President Biden’s Inflation Reduction Act (IRA) is a “penalty on success” and has already led to companies dropping clinical programs, says biopharma advocacy group BIO.
At Bio Europe Spring last week, David Thomas, VP of Industry Research at lobby group the Biotechnology Innovation Organization (BIO), reflected on the “very tough times” the biotech industry has experienced over the past year due to reduced public and private funding.
While he hoped macro-economic factors would resolve themselves to dig the industry out of this slump, he also stressed to the investors and biopharma executives in Basel, Switzerland the need to rally against “the anti-industry political environment,” specifically “the Inflation Reduction Act, or as some are calling it the Innovation Reduction Act.”
President Biden signed the IRA into law last August with the intention to – as the name suggests – reduce inflationary pressures and avoid a potential recession by boosting clean energy, strengthening supply chains, and increasing tax revenues.
IRA also aims to reduce healthcare costs by extending premium subsidies in the Affordable Care Act’s (ACA) marketplaces and lowering prescription drug prices, but according to Thomas such policy – along with the more recent presidential call to cap insulin prices – will align the US pharma market more closely with its European counterpart and stifle innovation.
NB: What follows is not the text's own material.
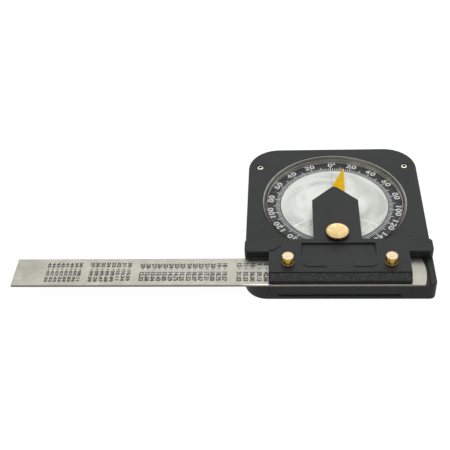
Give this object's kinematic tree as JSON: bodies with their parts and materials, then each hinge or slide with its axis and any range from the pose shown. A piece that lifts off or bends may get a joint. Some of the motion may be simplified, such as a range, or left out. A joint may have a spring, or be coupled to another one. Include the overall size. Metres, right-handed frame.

“Though there were a few positives in the new law, such as limiting out of pocket costs for patients, and some new climate initiatives, there was a major shift in the way top selling drugs are going to be priced in the United States,” he said. “These top selling drugs will be subject to price negotiation or price fixing and that’s likely to spread across into private markets and across borders.
He added: “This new law in the US is a penalty on success and it’s changing the long-term strategies for companies here in Europe and in the US, and it couldn’t come at a worse time.”
The Act’s different timelines for biologics versus small molecule drugs favors the former, with large molecule products being selected for negotiation 11 years following approval negotiations rather than seven. As such, areas like CNS, depression, or pain and addiction will be significantly hit, Thomas argued, as 85% of the clinical pipeline is small molecule.
“On pain and addiction, specifically, we see that area is already seeing a clinical pipeline drop of over 40% in our overall industry pipeline – just one example of a disease area with a great unmet need that is now likely to have innovative solutions challenged by these new laws,” he said.
“And for rare disease, there are drugs that will lose their exemption from this pricing if they go on to have a secondary indication for their disease drug. We’ve already seen companies drop clinical programs because of this, because they want to remain excluded from the myopic rules that really in the end only ever hurt patients.”
Beyond BIO, there has been Republican pressure to repeal parts of the IRA but such an overturn is unlikely, according to commentators.
Furthermore, President Biden stressed the need to keep the Act in place, writing in statement this month: “What Congress should not do is repeal laws like the Inflation Reduction Act, which would represent one of the biggest Medicare benefit cuts in history and raise costs for prescription drugs, health coverage, and home energy—all to give billionaires a tax cut.”